Flipping the order and beginning with the 'what Active Implementation is not', I feel useful distinctions can be made between Active Implementation and other consultancy work. Key differences of Active Implementation that I have seen are that:

  • It is not a short, sharp research exercise where, for example, external consultants come in for 3-4 months, consult with key staff and stakeholders, review the available data, and produce a final report or strategy before moving on to the next research contract.
  • The scope of its work cannot be clearly defined up front in a research brief with pre-determined research questions, as the scope only becomes apparent when the current system is explored in depth and key issues identified.
  • The end outcome is not the production of a final report or strategy and accompanying recommendations, which organisations are then left with to take forward and implement as best they can.
  • It does not revolve around expert external consultants coming in and waving their magic wands, while the existing, internal staff and skills are overlooked.

What Active Implementation is

So if we have a better understanding of what Active Implementation is not, then what is it?

Developed in the United States, Active Implementation provides a framework that helps organisations to respond to all factors, including those that are often overlooked, required to successfully implement an approach. Examples of its use can be found in the implementation of evidence-based programmes and evidence-informed approaches in the fields of child welfare, education and mental health. The University of North Carolina's National Implementation Research Network (NIRN) and its Active Implementation Hub also offer a wide range of publically available resources.

Learning from these and drawing on CELCIS' early experiences of using Active Implementation in Scotland, my thoughts are that:

  • It is a long-term relationship that supports organisations to understand what needs to change and then guides them through the change process. For CELCIS' Protecting Children team, this means we will be working alongside colleagues in local areas for at least 3-4 years to support and implement their Addressing Neglect and Enhancing Wellbeing programmes.
  • The emphasis is on implementation. Beginning with a thorough exploration of what needs to change and/or continue, Active Implementation's long-term relationship sees the work continue into the detailed planning and evaluation of the delivery to ensure the activities and approaches are implemented as intended. It also ensures sufficient infrastructure is in place to support change.
  • It builds Active Implementation capacity within organisations, which can then be applied by organisations across other internal change efforts.
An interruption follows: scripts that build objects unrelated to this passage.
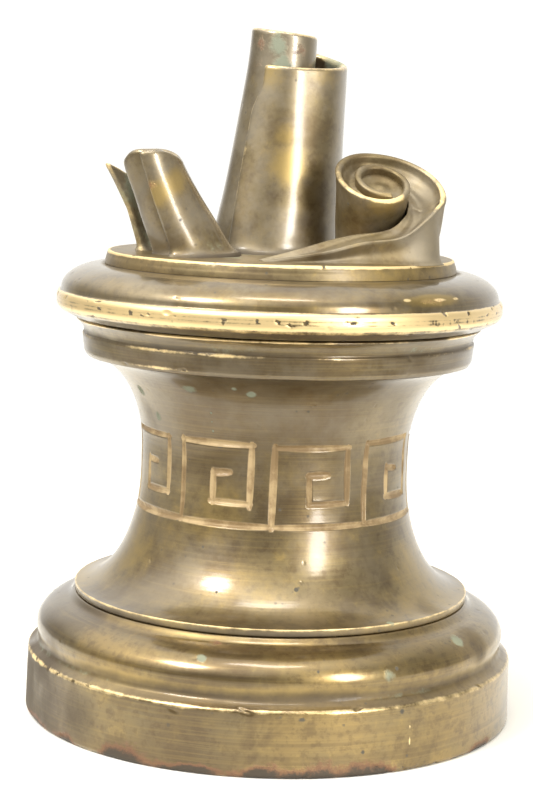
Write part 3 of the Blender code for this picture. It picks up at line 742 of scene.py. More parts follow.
def make_waist():
    top = curve_keys((26.0, 36.0), (26.0 - WAIST_RADIUS, WAIST_TOP - 36.0), 90, 180, 26)[1:]
    bottom = curve_keys((26.6, 33.0), (26.6 - WAIST_RADIUS, 16.0), 180, 267, 30)
    outer = [(25.3, WAIST_TOP + 0.15, 0.0, 0.0, 1.0), (24.4, WAIST_TOP, 0.1, 0.0, 1.0)] + top
    flange_foot, spigot_foot = FOOT_TOP + 0.88, FOOT_TOP + 0.3
    body = bottom + [(WAIST_FLANGE, 17.0, 0.10, 0.64), (26.56, flange_foot, 0.08, 0.0, 0.75)]
    spigot, bore = 25.0, 4.0
    hidden = covered_keys([(26.56, flange_foot), (spigot, flange_foot), (spigot, spigot_foot),
                           (bore, spigot_foot), (bore, WAIST_TOP), (25.3, WAIST_TOP + 0.15)])
    upper = outline(outer + [(WAIST_RADIUS, 33.0)], 0.17)
    rows = np.concatenate([upper[:-1], outline(body, 0.17), outline(hidden, 3.0)[1:-1]])
    waist = Casting(rows, ENGRAVED_ROUND)
    outside = waist.radius > 17.0
    waist.push += 0.015 * waist.waves(31, 8, 12) * outside
    engrave(waist)
    draw = random.Random(41)
    for _ in range(26):
        z = draw.choice((draw.uniform(18, 26), draw.uniform(40, 47)))
        waist.nick(draw.uniform(0, math.tau), waist.run_to(18.5, z), draw.uniform(0.2, 0.5), 0.18,
                   draw.uniform(-1.5, 1.5), 0.05, 0.5)
    high = smooth((waist.height - 26.0) / 22.0)
    skirt = 0.12 * smooth((17.3 - waist.height) / 0.4)
    waist.marks["yellow"] = (0.36 * (1.0 - high) + skirt) * (1.0 + 0.5 * waist.waves(42, 6, 6))
    # painted shade: a darker band on the waist's top, under the neck ring
    waist.paint("grime", 0.30 * np.exp(-((waist.height - 46.0) / 2.5) ** 2) * outside)
    waist.spots("grime", [((21.5, -14.5, 18.6), 4.0, 0.70), ((-17.5, -9.0, 41.0), 4.0, 0.50),
                          ((-17.0, -5.5, 30.0), 5.0, 0.45)])
    waist.spots("green", [((-3.1, -20.9, 45.4), 0.75, 1.0), ((-5.3, -21.1, 46.1), 0.5, 0.8),
                          ((-10.9, -18.2, 45.6), 0.9, 0.7, 1.8), ((-15.2, -10.9, 40.9), 0.9, 0.9),
                          ((-17.7, -9.6, 44.1), 1.1, 0.8), ((15.3, -21.3, 17.0), 0.6, 1.0),
                          ((-8.2, -17.5, 42.5), 0.22, 1.0), ((-8.1, -17.1, 41.3), 0.18, 0.9),
                          ((-7.9, -16.7, 40.1), 0.22, 0.9), ((12.0, 17.0, 44.0), 1.4, 0.8),
                          ((-9.0, 18.5, 43.0), 1.0, 0.9)])
    waist.spots("dot", [((-6.9, -16.6, 38.4), 0.55, 1.0), ((11.4, -13.5, 33.3), 0.4, 0.9),
                        ((3.3, -20.8, 20.8), 0.35, 0.8), ((-6.8, -20.5, 20.1), 0.22, 0.9),
                        ((9.0, 16.0, 33.0), 0.5, 0.9)])
    material = aged_bronze("waist_bronze", warm=0.6, brushed=0.5, grey=0.32, matt=0.35, engraved=True)
    waist.mesh("waist_casting", material, "aged_bronze", "body", "waist")


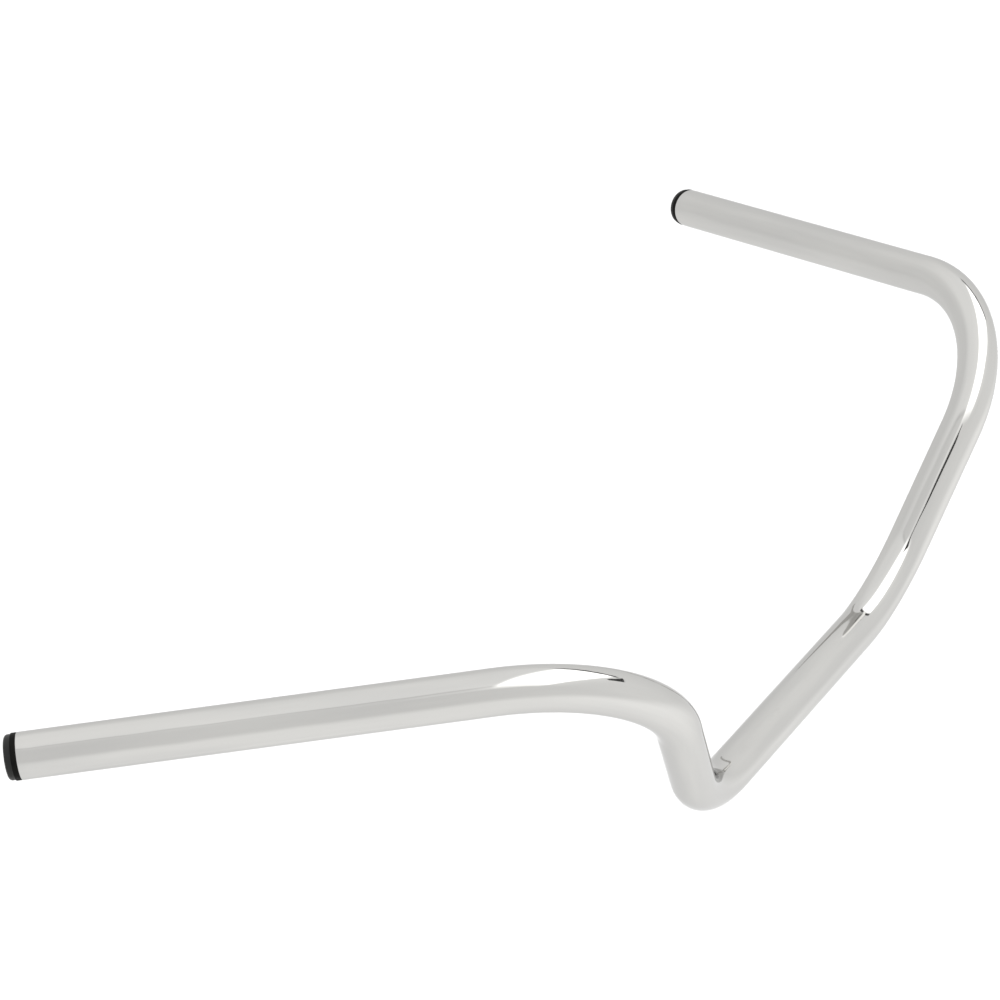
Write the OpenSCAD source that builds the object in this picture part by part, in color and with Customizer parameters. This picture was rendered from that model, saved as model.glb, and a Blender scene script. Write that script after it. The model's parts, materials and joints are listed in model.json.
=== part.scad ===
// Motorcycle handlebar: one bent steel tube with a push-in plug in each end.
// +X is the rider's right, +Y is forward and +Z is up. The origin is the middle
// of the straight clamp section, on the tube's centre line.

/* [Tube] */
// Outside diameter of the tube
tube_d = 25.4; // [22.2:0.1:32]
// Thickness of the tube's wall
tube_wall = 2.4; // [1.6:0.1:3.2]
// Radius of every bend, to the tube's centre line
bend_r = 93; // [60:1:100]

/* [Clamp section] */
// From the middle of the bar to the corner where the riser starts
clamp_half = 138.5; // [110:0.5:180]

/* [Risers] */
// How far each riser goes outwards, from corner to corner
riser_out = 131.5; // [100:0.5:160]
// How far each riser leans forwards
riser_forward = 33.5; // [0:0.5:60]
// How far each riser goes up
riser_up = 158; // [140:0.5:220]

/* [Grips] */
// How far each grip goes outwards, from the riser's top corner to the tube's end
grip_out = 157.5; // [120:0.5:200]
// How far each grip is swept back
grip_back = 294.5; // [220:0.5:340]
// How far each grip drops towards its end
grip_down = 46; // [0:0.5:80]

/* [End plugs] */
// Width of the rim that covers the tube's end
plug_rim_w = 2.9; // [1.5:0.1:4]
// How much smaller the rim's radius is than the tube's
plug_rim_inset = 0.1; // [0:0.05:0.5]
// Height of the crown outside the rim
plug_crown_h = 3.7; // [2.2:0.1:6]
// How much smaller the crown's radius is than the rim's
plug_crown_step = 0.5; // [0:0.1:1.5]
// Radius of the crown's rounded edge
plug_crown_round = 1.8; // [0.5:0.1:2]
// Length of the hollow shank inside the tube
plug_shank_len = 18; // [12:1:30]
// Thickness of the shank's wall
plug_shank_wall = 1.6; // [1.2:0.1:2.5]
// Number of gripping rings around the shank
plug_rings = 4; // [2:1:5]
// Width of each gripping ring
plug_ring_w = 1.6; // [1:0.1:2]
// How far each ring stands out of the shank
plug_ring_h = 0.5; // [0.3:0.1:0.8]
// Number of slits that let the shank flex
plug_slits = 4; // [2:1:6]
// Width of each slit
plug_slit_w = 1.5; // [1:0.1:2.5]

/* [Hidden] */

$fn = 96;
cut = 1;                                  // how far a cutting solid passes a face
overlap = 0.5;                            // how far one solid reaches into the next
decimals = 6;                             // of a clean sine or cosine
fine_step = pow(10, -decimals);
search_steps = 4000;                      // how many cosines near the exact one are tried
misfit_limit = 2e-9;
length_places = 2;                        // of a straight length, in millimetres
tube_r = tube_d / 2;
bore_r = tube_r - tube_wall;

// The three runs of the right half's centre line, from corner to corner
clamp_run = [clamp_half, 0, 0];
riser_run = [riser_out, riser_forward, riser_up];
grip_run = [grip_out, -grip_back, -grip_down];

// The rings just clear the tube's bore, and slope up from the shank over most of their width
ring_clearance = 0.03;
lead_in = 0.6;
ring_r = bore_r - ring_clearance;
shank_r = ring_r - plug_ring_h;
shank_bore_r = shank_r - plug_shank_wall;
rim_r = tube_r - plug_rim_inset;
rim_round = 0.4;
corner_sides = 48;
crown_r = rim_r - plug_crown_step;
ring_pitch = (plug_shank_len - plug_ring_w) / plug_rings;
slit_len = plug_shank_len - ring_pitch;

function unit(v) = v / norm(v);
// Angle by which the centre line turns from one run to the next
function turn(run_a, run_b) = acos(unit(run_a) * unit(run_b));
// Distance from a corner to the points where its bend starts and ends
function setback(angle) = bend_r * tan(angle / 2);
// A number to so many places
function rounded(x, places) = round(x * pow(10, places)) / pow(10, places);
// How far a clean cosine and its sine, also clean, are from a true pair
function misfit(c) = abs(c * c + pow(rounded(sqrt(1 - c * c), decimals), 2) - 1);
// The nearest angle whose sine and cosine both come out clean. A frame turned by it keeps
// its size exactly, so each stretch of rod meets the next edge to edge.
function clean_angle(angle) =
    let (
        first = rounded(cos(angle), decimals),
        steps = [for (i = [0 : search_steps]) (i % 2 == 0 ? i : -i - 1) / 2],
        tried = [for (k = steps) first + k * fine_step],
        clean = [for (c = tried) if (misfit(c) < misfit_limit) c]
    )
    len(clean) == 0 ? angle : sign(angle) * acos(clean[0]);

// The bar as a bender makes it: straight lengths, bends, and a twist before each bend
turn_foot = clean_angle(turn(clamp_run, riser_run));
turn_top = clean_angle(turn(riser_run, grip_run));
clamp_straight = rounded(clamp_half - setback(turn_foot), length_places);
riser_straight = rounded(norm(riser_run) - setback(turn_foot) - setback(turn_top), length_places);
grip_straight = rounded(norm(grip_run) - setback(turn_top), length_places);
normal_foot = unit(cross(clamp_run, riser_run));
normal_top = unit(cross(riser_run, grip_run));
twist_foot = clean_angle(atan2(riser_run.y, -riser_run.z));
twist_top = clean_angle(atan2(
    unit(riser_run) * cross(normal_foot, normal_top),
    normal_foot * normal_top
));

// Each of these frames has +Z along the rod, and +X towards the inside of the next bend
module at_foot() {
    translate([clamp_straight, 0, 0])
        rotate([0, 90, 0])
            rotate([0, 0, twist_foot])
                children();
}

module at_riser() {
    at_foot()
        past_bend(turn_foot)
            children();
}

module at_top() {
    at_riser()
        translate([0, 0, riser_straight])
            rotate([0, 0, twist_top])
                children();
}

module at_grip() {
    at_top()
        past_bend(turn_top)
            children();
}

module at_grip_end() {
    at_grip()
        translate([0, 0, grip_straight])
            children();
}

// Carries its children round a bend, from its start to its end
module past_bend(angle) {
    translate([bend_r, 0, 0])
        rotate([0, angle, 0])
            translate([-bend_r, 0, 0])
                children();
}

// Everything on one side of the XY plane, well past the reach of a bend's whole ring
module half_space(side) {
    ring_reach = 2 * bend_r + tube_d;
    size = 3 * ring_reach;
    translate([0, 0, side * size / 2])
        cube(size, center = true);
}

// A bend in a round rod: the stretch of a whole ring between the bend's two end planes
module bend(angle, r) {
    difference() {
        translate([bend_r, 0, 0])
            rotate([90, 0, 0])
                rotate_extrude()
                    translate([bend_r, 0])
                        circle(r = r);
        half_space(-1);
        past_bend(angle) half_space(1);
    }
}

// One riser and its grip, which passes the tube's end by a little if asked
module arm(r, past_end = 0) {
    at_foot() bend(turn_foot, r);
    at_riser() cylinder(r = r, h = riser_straight);
    at_top() bend(turn_top, r);
    at_grip() cylinder(r = r, h = grip_straight + past_end);
}

// The whole bar's centre line as a solid rod
module rod(r, past_end = 0) {
    rotate([0, 90, 0])
        cylinder(r = r, h = 2 * clamp_straight, center = true);
    arm(r, past_end);
    mirror([1, 0, 0]) arm(r, past_end);
}

module bar_tube() {
    color([0.83, 0.83, 0.82])
        difference() {
            rod(tube_r);
            rod(bore_r, cut);
        }
}

// A disc with a rounded upper edge, as a half outline to turn about Z
module rounded_disc_outline(r, h, edge) {
    square([r, h - edge]);
    square([r - edge, h]);
    translate([r - edge, h - edge]) circle(r = edge, $fn = corner_sides);
}

// The plug stands on the tube's end, with its shank down inside the bore
module plug_outline() {
    // The shank
    translate([shank_bore_r, -plug_shank_len])
        square([plug_shank_wall, plug_shank_len + overlap]);
    // Gripping rings, each with a slope that leads it into the bore
    for (i = [0 : plug_rings - 1])
        translate([0, -plug_shank_len + i * ring_pitch])
            polygon([
                [shank_bore_r + overlap, 0],
                [shank_r, 0],
                [ring_r, plug_ring_w * lead_in],
                [ring_r, plug_ring_w],
                [shank_bore_r + overlap, plug_ring_w]
            ]);
    // The rim over the tube's end, and the crown outside it
    rounded_disc_outline(rim_r, plug_rim_w, rim_round);
    rounded_disc_outline(crown_r, plug_rim_w + plug_crown_h, plug_crown_round);
}

module plug() {
    color([0.12, 0.12, 0.12])
        difference() {
            rotate_extrude() plug_outline();
            for (i = [0 : plug_slits - 1])
                rotate([0, 0, i * 360 / plug_slits])
                    translate([0, -plug_slit_w / 2, -plug_shank_len - cut])
                        cube([tube_r, plug_slit_w, slit_len + cut]);
        }
}

module end_plug_right() {
    at_grip_end() plug();
}

module end_plug_left() {
    mirror([1, 0, 0]) end_plug_right();
}

bar_tube();
end_plug_right();
end_plug_left();
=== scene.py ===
import json
import math

import bmesh
import bpy
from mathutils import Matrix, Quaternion, Vector


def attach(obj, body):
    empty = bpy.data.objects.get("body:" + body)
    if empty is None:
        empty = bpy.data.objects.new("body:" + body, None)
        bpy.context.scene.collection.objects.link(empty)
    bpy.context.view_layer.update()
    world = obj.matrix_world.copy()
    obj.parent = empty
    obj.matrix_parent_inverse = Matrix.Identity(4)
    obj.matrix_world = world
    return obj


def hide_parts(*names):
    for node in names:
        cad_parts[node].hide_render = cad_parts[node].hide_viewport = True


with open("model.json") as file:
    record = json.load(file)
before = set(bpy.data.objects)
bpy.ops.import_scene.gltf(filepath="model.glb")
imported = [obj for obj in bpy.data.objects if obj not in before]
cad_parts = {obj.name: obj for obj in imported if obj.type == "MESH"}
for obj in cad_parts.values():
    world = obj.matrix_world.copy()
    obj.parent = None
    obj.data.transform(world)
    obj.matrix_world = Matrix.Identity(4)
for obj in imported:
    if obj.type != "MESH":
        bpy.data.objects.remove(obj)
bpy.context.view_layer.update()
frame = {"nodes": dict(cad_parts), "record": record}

# A chromed motorcycle handlebar: one bent tube with a black plastic plug in each end.
# Lengths are in metres. The tube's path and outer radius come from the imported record's mounts.

MM = 0.001
WHOLE_TURN = 2 * math.pi

# The tube
BEND_R = 93 * MM          # every bend, to the centre line
WALL = 2.4 * MM
OUTER_EDGE = 0.6 * MM     # rounding of the tube's cut end, outside
INNER_EDGE = 0.3 * MM     # and inside
RUN_STEP = 8 * MM         # between rings along a straight stretch
BEND_STEP = 2 * MM        # between rings along a bend
AROUND = 128              # points around every ring
EDGE_SEGMENTS = 6         # in each rounded edge of a cut end
RISER_ROUNDS = 30         # more than enough for the riser's direction to settle

# The plugs
RIM_INSET = 0.1 * MM
RIM_W = 2.9 * MM
RIM_ROUND = 0.4 * MM
CROWN_H = 3.7 * MM
CROWN_STEP = 0.5 * MM     # between the rim's radius and the crown's
CROWN_ROUND = 1.8 * MM
SHANK_LEN = 18 * MM
SHANK_WALL = 1.6 * MM
RING_GAP = 0.03 * MM      # between the gripping rings and the bore
RING_H = 0.5 * MM
RING_W = 1.6 * MM
RINGS = 4
SLITS = 4
SLIT_W = 1.5 * MM
LEAD_IN = 0.6             # part of a ring's width that slopes
GATE_R = 1.3 * MM         # the moulding gate's dimple in the middle of the crown
GATE_FLAT = 0.7           # part of the dimple's radius that is flat
GATE_DEPTH = 0.35 * MM
CROWN_SEGMENTS = 10       # in the crown's rounded edge
ROOT_SEGMENTS = 3         # where the crown meets the rim
RIM_SEGMENTS = 4          # in each of the rim's two edges

# The chrome. Noise scales are per metre: along the tube, then twice across it.
CHROME_LIGHT = (0.602, 0.596, 0.577, 1)
CHROME_DARK = (0.562, 0.557, 0.542, 1)
CHROME_EDGE = (0.75, 0.75, 0.75, 1)   # its tint at grazing angles
CHROME_ROUGHNESS = (0.035, 0.075)
CLOUD_SCALE = (7, 70, 70)
CLOUD_RANGE = (0.35, 0.65)
HAZE_SCALE = (60, 220, 220)
HAZE_RANGE = (0.3, 0.7)
WAVE_SCALE = (20, 75, 75)
STREAK_SCALE = (7, 380, 380)
POLISH_SCALE = (2600, 60, 60)
WAVE_DEPTH = 0.30 * MM
STREAK_DEPTH = 0.040 * MM
POLISH_DEPTH = 0.0008 * MM

# The plastics
GRAIN_SCALE = (4500, 4500, 4500)
GRAIN_DEPTH = 0.02 * MM
PATCH_SCALE = (300, 300, 300)
PATCH_RANGE = (0.3, 0.7)

# The camera
CAMERA_PLACE = Vector((1.9431, 0.7728, 1.1460))
CAMERA_AIM = Vector((0.1134, -0.1382, 0.1500))
LENS_MM = 144.46
SENSOR_MM = 36

# The floor, and a small dark board above the bar
FLOOR_Z = -0.16
FLOOR_HALF = 60.0
FLOOR_CORNERS = [(x * FLOOR_HALF, y * FLOOR_HALF) for x, y in ((-1, -1), (1, -1), (1, 1), (-1, 1))]
FLOOR_COLOUR = (0.84, 0.84, 0.838, 1)
BOARD_Z = 0.33
BOARD_CORNERS = [(-0.004, 0.146), (0.136, 0.160), (0.138, 0.180), (0.046, 0.232)]
CLOTH_DARK = (0.045, 0.045, 0.045, 1)
CLOTH_LIGHT = (0.065, 0.065, 0.065, 1)
MATT = 0.9                # the roughness of both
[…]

By guiding staff through the different components of Active Implementation methodology, they themselves design, implement and oversee their own activities and approaches, as opposed to these being imposed on them by external experts.

Concluding Thoughts

Strategies, action plans, legislation, funding and training all have a place, but we also have to recognise the limitations of these approaches to change.

If we are serious about achieving transformational changes to our systems, such as ensuring that all children's needs are truly met in the right way at the right time so that we 'get it right for every child', then we must devote more time and effort into the 'how we do it' as opposed to the 'what we should do'.

Active Implementation provides the tools to do just that, which makes it a very exciting time to be part of CELCIS' Active Implementation journey.